Dell recently showed signs that it intends to start creating smartphones to contend with the likes of Apple’s globally successful iPhone and the G1 from HTC. While Dell is one of the most highly successful companies on the PC market, it seems that their first attempt at a smartphone has fallen by the wayside after being rejected by several carriers as simply being too dull to even come close to the leading devices.

     Dell has stated that their first attempt would be capable of running both Windows Mobile and Android, but this wasn’t enough to convince the carriers who prefer either simple phones that they can sell for free on contracts, or unique devices that will make headlines, and entice new subscribers away from the leading carriers and their top handsets.

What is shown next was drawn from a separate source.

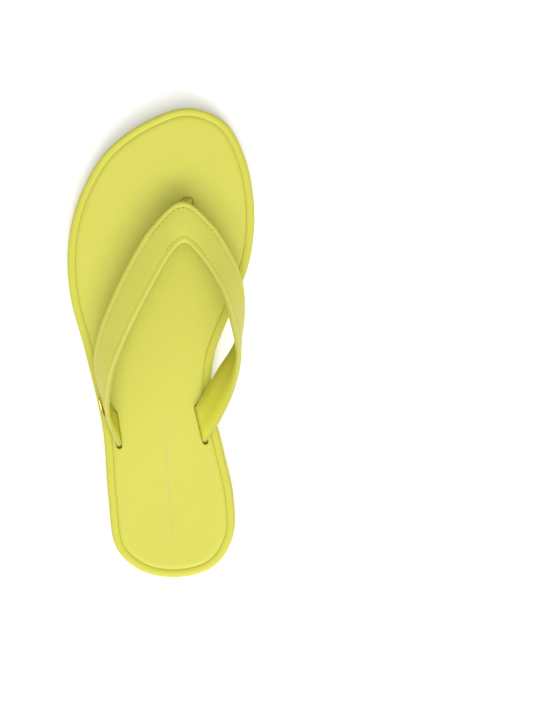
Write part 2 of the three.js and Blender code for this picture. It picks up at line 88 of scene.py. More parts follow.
# the sole's outline, clockwise from the toe: across as a share of its width, along from the heel
SOLE_POINTS = [
    (0.156, 1.0), (0.345, 0.97), (0.452, 0.895), (0.502, 0.79), (0.48, 0.68), (0.378, 0.568),
    (0.285, 0.47), (0.276, 0.375), (0.335, 0.272), (0.39, 0.172), (0.388, 0.085), (0.29, 0.024),
    (0.11, 0.0), (-0.09, 0.011), (-0.235, 0.06), (-0.28, 0.17), (-0.31, 0.315), (-0.405, 0.48),
    (-0.485, 0.6), (-0.497, 0.705), (-0.44, 0.806), (-0.29, 0.909), (-0.06, 0.975),
]
TREAD_DEPTH = 1.2
TREAD_GROOVE = 2.5
TREAD_PITCH = 9
TREAD_BORDER = 8
STRAP_WIDTH = 21
STRAP_THICKNESS = 2.9
CROWN = 0.5  # how far the strap's middle stands proud of its edges
SLOT_SIDE_GAP = 0.5
SLOT_SNUG = 0.12  # the cover closes on the strap tighter than the layers below
SLOT_END_GAPS = (0.6, 1.3)  # from the strap's edge to the slot's end, in front and behind
FOLD_HEIGHT = 2  # where the strap turns down into its slot, above the footbed
# the strap's front edge, as shares of the sole and a height over the footbed, and the way from
# there to its rear edge, in strap widths; the first rear edge stands 1.5 mm further out than the
# CAD's, so that the lining shows beside the slot
STRAP_STATIONS = [
    ((-0.312, 0.397, 4.4), (0.18, -0.6, 0.66)),
    ((-0.343, 0.461, 9), (0.45, -0.42, 0.76)),
    ((-0.315, 0.527, 12.4), (0.67, -0.3, 0.68)),
    ((-0.243, 0.6, 14.8), (0.71, -0.39, 0.59)),
    ((-0.154, 0.672, 15.4), (0.7, -0.48, 0.52)),
    ((-0.044, 0.742, 15.5), (0.55, -0.68, 0.4)),
    ((0.112, 0.796, 15.5), (0.09, -1.07, 0.3)),
    ((0.256, 0.757, 15), (-0.31, -0.84, 0.44)),
    ((0.358, 0.697, 14.5), (-0.44, -0.59, 0.64)),
    ((0.427, 0.632, 14), (-0.45, -0.36, 0.79)),
    ((0.438, 0.564, 12.6), (-0.26, -0.27, 0.91)),
    ((0.405, 0.5, 9.8), (0.07, -0.36, 0.9)),
    ((0.317, 0.447, 6.4), (0.34, -0.6, 0.66)),
    ((0.24, 0.399, 3.4), (0.38, -0.76, 0.42)),
]
APEX = 7 / 15  # the share along the strap where its front comes to a point
LATERAL_SLOT = {"side": -1, "start": 0.353, "reach": 0.905, "web": 1.4}
MEDIAL_SLOT = {"side": 1, "start": 0.366, "reach": 0.95, "web": 1.9}
BAND_WIDTH = 5.9  # the finished band, pressed flatter than its plain section
BAND_DEPTH = 4.0
POST_SNUG = 0.14  # the cover closes on the band
POST_FOOT = np.array([0.144 * BALL_WIDTH, (0.801 - 0.5) * SOLE_LENGTH])
POST_SEAT = 0.24  # share of the strap's width, from its front edge

# ---- Sizes of this model's own ----

LAYER_GAP = 0.02  # left between two pieces that lie on each other
# spans behind and ahead of the flex line, given to bend for each piece
SOLE_BEND = (-20, 20)
STRAP_BEND = (-56, 12)
# rings of points, in millimetres from the footbed's edge and from its holes
EDGE_INSETS = (0.12, 0.35, 0.7, 1.2, 2.0, 3.2)
HOLE_RINGS = (0.12, 0.35, 0.7, 1.2, 2.0)
FIELD_GAP = 1.2  # from the last ring to the even field
PLAN_STEP = 2.6
ROW_STEP = 0.87 * PLAN_STEP  # the height of an equal-sided triangle
SLOT_DEPTH_ROWS = 7  # points of the strap's edge below each fold, with the fold
STRAP_ROWS = 241
OUTER_SEAM = (APEX - 0.08, APEX + 0.11)  # where the outer stitches run along the strap
NOTCH_SEAM = (APEX - 0.07, APEX + 0.085)
OUTER_SEAM_INSET = 3.5  # from the front edge
NOTCH_SEAM_INSET = 3.4  # from the rear edge
UPPER_TOP = 1.45  # the upper's face above the middle of the strap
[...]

     In a research note published by Kaufman Bros. analyst Shaw W, he said, “From our conversation with supply chain and industry sources, it appears that it ultimately came down to lack of carrier interest and small subsidies, making it difficult for Dell to make a profit. In our view, the last thing Dell needs is to enter another money losing business as it seeks to preserve it’s operating margins of 5%-6%”. Wu noted that those figures compare to HP’s 11% margins and Apple and IBM at 15%. Wu went on to say “Dell is going back to the drawing board to design a cellphone with more differentiation, that could likely involve vertical integration of some sort including software and/or services”.

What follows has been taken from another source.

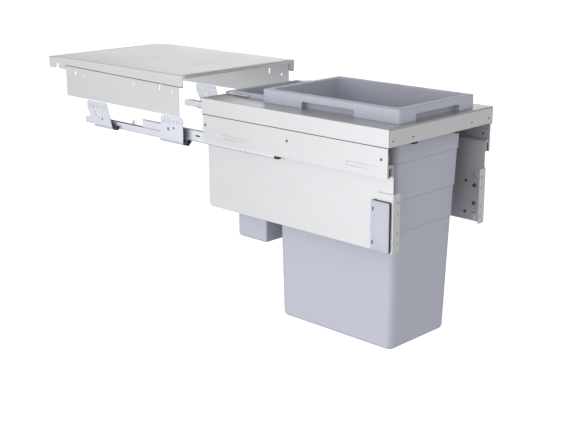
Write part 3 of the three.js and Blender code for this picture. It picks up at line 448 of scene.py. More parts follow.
print("a rounded square has", len(rectangle((0, 10), (0, 10), 2)), "points")


# %% Carrying a section, and stamping a plate
AXES = {"x": [2, 0, 1], "y": [0, 2, 1], "z": [0, 1, 2]}


def lay(flat, along, axis):
    """Points (u, v) with their place along an axis, as (x, y, z). On the axis x they are (y, z), on y they
    are (x, z), and on z they are (x, y)."""
    along = np.broadcast_to(np.asarray(along, dtype=float), flat.shape[:-1])
    return np.concatenate([flat, along[..., None]], axis=-1)[..., AXES[axis]]


def carry(section, stations, axis="y"):
    """A closed section carried along an axis: point (i, j) is section point j at station i. The two ends
    are capped."""
    section = np.asarray(section, dtype=float)
    rows, columns = len(stations), len(section)
    flat = np.broadcast_to(section, (rows, columns, 2))
    points = lay(flat, np.asarray(stations, dtype=float)[:, None], axis)
    first = tuple(range(columns))
    last = tuple(range((rows - 1) * columns, rows * columns))
    return points, grid_faces(rows, columns, wrap_columns=True), [first[::-1], last]


def stamp(loops, low, high, axis, edge=0.25):
    """A flat plate from an anticlockwise outline and clockwise holes. Each loop's wall has four rings: the
    loop moved inwards by the edge radius on one face, the loop just inside each face, and the moved
    loop on the other face."""
    loops = [np.asarray(loop, dtype=float) for loop in loops]
    rings = [(edge, low), (0, low + edge), (0, high - edge), (edge, high)]
    points, walls, fills, start = [], [], [[], []], 0
    for loop in loops:
        shift = inward(loop)
        points += [lay(loop + shift * inset, height, axis) for inset, height in rings]
        walls.append(grid_faces(4, len(loop), wrap_columns=True) + start)
        fills[0].append(np.arange(len(loop)) + start)
        fills[1].append(np.arange(len(loop)) + start + 3 * len(loop))
        start += 4 * len(loop)
    moved = np.concatenate([loop + inward(loop) * edge for loop in loops])
    ends = np.cumsum([0] + [len(loop) for loop in loops])
    sides = [list(range(ends[i], ends[i + 1])) for i in range(len(loops))]
    found = delaunay_2d_cdt([Vector(point) for point in moved], [], sides, 2, 1e-7)
    triangles = np.array([[found[3][k][0] for k in triangle] for triangle in found[2]])
    caps = [np.concatenate(fill)[triangles] for fill in fills]
    return np.concatenate(points), np.concatenate(walls), caps[0], caps[1]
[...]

     This is the first time Dell has ever dipped it’s toes into the smartphone world so it is hardly surprising that they failed to come up with an instantly viable and attention grabbing device.

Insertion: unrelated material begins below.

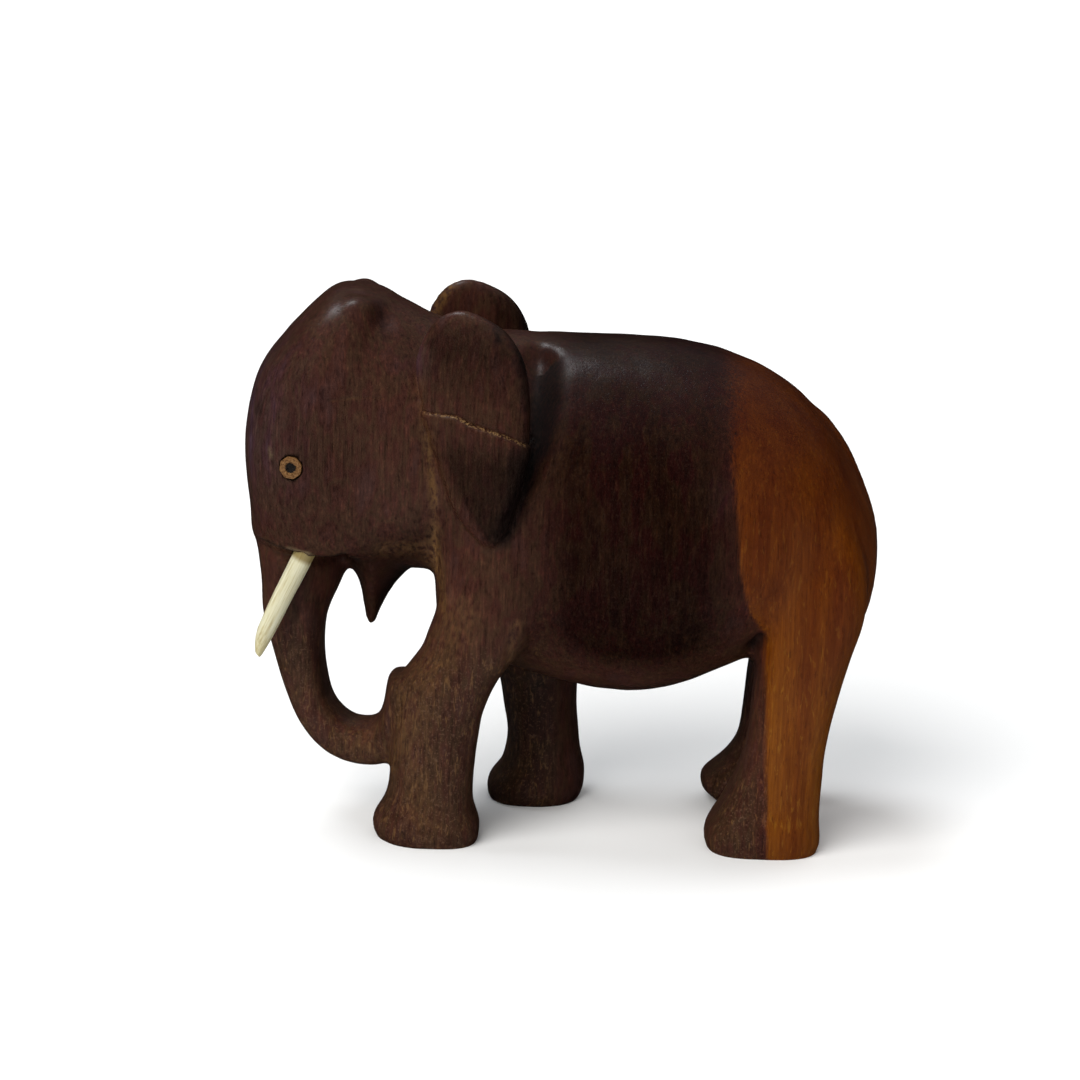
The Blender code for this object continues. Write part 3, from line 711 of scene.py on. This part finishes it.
def rumple(points, size, seed):
    """Smooth noise from about -1 to 1, its swells about a size apart on each axis."""
    scaled = points / np.array(size, float) + seed * 17.3
    return np.array([noise.noise(point) for point in scaled.tolist()])


def refine(obj):
    """Gives the carving finer faces where strokes, sockets and the chipped toe need them."""
    points = points_of(obj.data)
    wanted = near(points, (48.5, 8, 4), 4.0) > 0
    for path, width, side in FINE_PLACES:
        wanted |= stroke(points, path, width, side) > 0
    for side in (LEFT, RIGHT):
        wanted |= near(points, (EYE_PLACE[0], side * 26, EYE_PLACE[1]), 6.0) > 0
        wanted |= near(points, (TUSK_ROOT[0], side * 17, TUSK_ROOT[2] + 1), 6.0) > 0
    bm = bmesh.new()
    bm.from_mesh(obj.data)
    bm.verts.ensure_lookup_table()
    edges = [e for e in bm.edges if wanted[e.verts[0].index] and wanted[e.verts[1].index]]
    bmesh.ops.subdivide_edges(bm, edges=edges, cuts=2, use_grid_fill=True)
    bmesh.ops.triangulate(bm, faces=bm.faces)
    bm.to_mesh(obj.data)
    bm.free()
    points, pairs = points_of(obj.data), pairs_of(obj.data)
    move_points(obj.data, relax(points, pairs, 2, 0.4))


def crack_relief(points, wander):
    """The left ear's crack: its lower half stands proud, and its edges are ragged."""
    x, y, z = points.T
    away, _ = along_stroke(points, EAR_CRACK)
    on_ear = (y < -EAR_Y) & (x > -32.6) & (x < -2.4)
    below = z < on_line(x, EAR_CRACK)
    proud = np.where(below & on_ear, 0.5 * fade(away, 9.0), 0)
    return proud - np.where(on_ear, 0.35 * wander * fade(away, 0.8), 0)


def lip_relief(points):
    """The lips' broad chamfer and the narrow line along it, deeper towards the rear."""
    x, y, z = points.T
    away, place = along_stroke(points, LIP_LINE)
    cut = on_line(place, [(0, 0.4), (1, 1.0)]) * fade(away, 6.0)
    cut += on_line(place, [(0, 0.3), (1, 0.8)]) * fade(away, 1.1)
    under_lip = (np.abs(y) > LIP_Y) & (x < LIP_END_X) & (z < on_line(x, LIP_LINE))
    return -np.where(under_lip, cut, 0)


def relief(obj):
    """Cuts the fine strokes, and leaves the slight unevenness of a hand-finished surface."""
    mesh = obj.data
    points = points_of(mesh)
    flat = np.empty(len(mesh.vertices) * 3)
    mesh.vertex_normals.foreach_get("vector", flat)
    normals = flat.reshape(-1, 3)
    raised = 0.16 * rumple(points, (9, 9, 16), 1) + 0.07 * rumple(points, (4, 4, 7), 2)
    legs = fade(points[:, 2] - 10, 55) * (points[:, 0] < 30)
    raised += 0.14 * legs * rumple(points, (5, 5, 9), 3)
    wander = 0.75 + 0.5 * rumple(points, (3, 3, 3), 4)
    raised += crack_relief(points, wander) + lip_relief(points)
    for depth, wanders, *shape in CUTS:
        raised -= depth * (wander if wanders else 1) * stroke(points, *shape)
    raised -= painted(points, (), DENTS)
    move_points(mesh, points + normals * raised[:, None])


def mark(mesh, name, values, low=0.0, high=1.0):
    """Stores one number per point, from low to high, for the materials to read."""
    layer = mesh.attributes.new(name, "FLOAT", "POINT")
    layer.data.foreach_set("value", np.clip(values, low, high).astype(np.float32))


def tone_with_painted_light(points):
    """How light the worn wood is: darker higher up, partly as painted shade, darker on the ears
    but lightened along their top rims as a painted sheen, and darker as painted shade round
    the chin, between the front legs and on the far legs.
    """
    x, y, z = points.T
    ear = np.clip((x - on_line(z, EAR_FRONT_EDGE)) / 3, 0, 1)
    ear = ear * np.clip((on_line(z, EAR_REAR_EDGE) - x) / 3, 0, 1) * (np.abs(y) > EAR_Y)
    tone = on_line(z, BODY_TONE_AND_SHADE) * (1 - ear) + on_line(z, EAR_TONE_AND_RIM_SHEEN) * ear
    # Painted shade under the jaw, round the throat between the front legs and on the far legs
    tone = tone * (1 - 0.45 * stroke(points, [(-48, 76), (-32, 84)], 10))
    tone = tone * (1 - 0.5 * near(points, (-36, 0, 66), 26))
    return tone * (1 - 0.35 * (y > 2) * fade(z - 30, 34))


def dustiness(points):
    """How dry and dusty the wood is: the legs and feet, not the trunk or between the legs."""
    x, _, z = points.T
    dusty = fade(z - 46, 20) * np.clip(1.4 - 1.2 * near(points, (-50, -12, 40), 30), 0, 1)
    return dusty * np.clip((np.abs(x - 26) - 17) / 9, 0, 1)


def mark_wood(obj):
    """Says where the wood is sapwood, worn pale, rubbed golden, cracked, filled or darkened, and
    where painted shade and a painted sheen lie.
    """
    mesh = obj.data
    points = points_of(mesh)
    x, y, z = points.T
    from_edge = (x - on_line(z, SAPWOOD_EDGE)) / on_line(z, SAPWOOD_BLUR)
    mark(mesh, "sapwood", from_edge, -40, 40)
    mark(mesh, "height", z / DRAWN_HEIGHT)
    mark(mesh, "polished", 1.6 * fade(np.abs(x - 26), 42) * (1 - fade(z - 44, 20)))
    mark(mesh, "tone", tone_with_painted_light(points))
    mark(mesh, "dusty", dustiness(points))
    # Painted cool sheen on the front of the head, the ears' front edges and two spots on each flank
    brow_sheen = fade(x + 80, 26) * fade(np.abs(z - 116), 38)
    mark(mesh, "cool", brow_sheen + painted(folded(points), (), PAINTED_SHEEN_SPOTS))

    away, place = along_stroke(points, EAR_CRACK)
    crack = fade(away, 0.55) * on_line(place, CRACK_STRENGTH)
    mark(mesh, "crack", np.where((y < -EAR_Y) & (x > -32) & (x < -3), crack, 0))
    away, place = along_stroke(points, HEAD_SEAM)
    seam = on_line(place, SEAM_GOLD) * (0.75 * fade(away, 1.8) + 0.35 * fade(away, 4.5))
    gold = painted(points, GOLD_STROKES, GOLD_SPOTS)
    mark(mesh, "gold", np.where(np.abs(y) > 14, seam, 0) + gold)
    mark(mesh, "dark", painted(points, SHADE_AND_KNOT_STROKES, PAINTED_SHADE_SPOTS))
    mark(mesh, "putty", painted(points, PUTTY_STROKES))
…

     The same was said about Apple when they first entered the smartphone sector, but they had over 5 years experience with the iPod, and decades maintaining successful software platforms building highly customized hardware.

     If Dell is to succeed in this highly competitive battleground, then they need to do some serious R&D, and who knows, we could see them buy their way into the smartphone market, Pre could be a viable target for takeover. But for now it is back to basics for Dell, and maybe, eventually, they may come out with something of interest.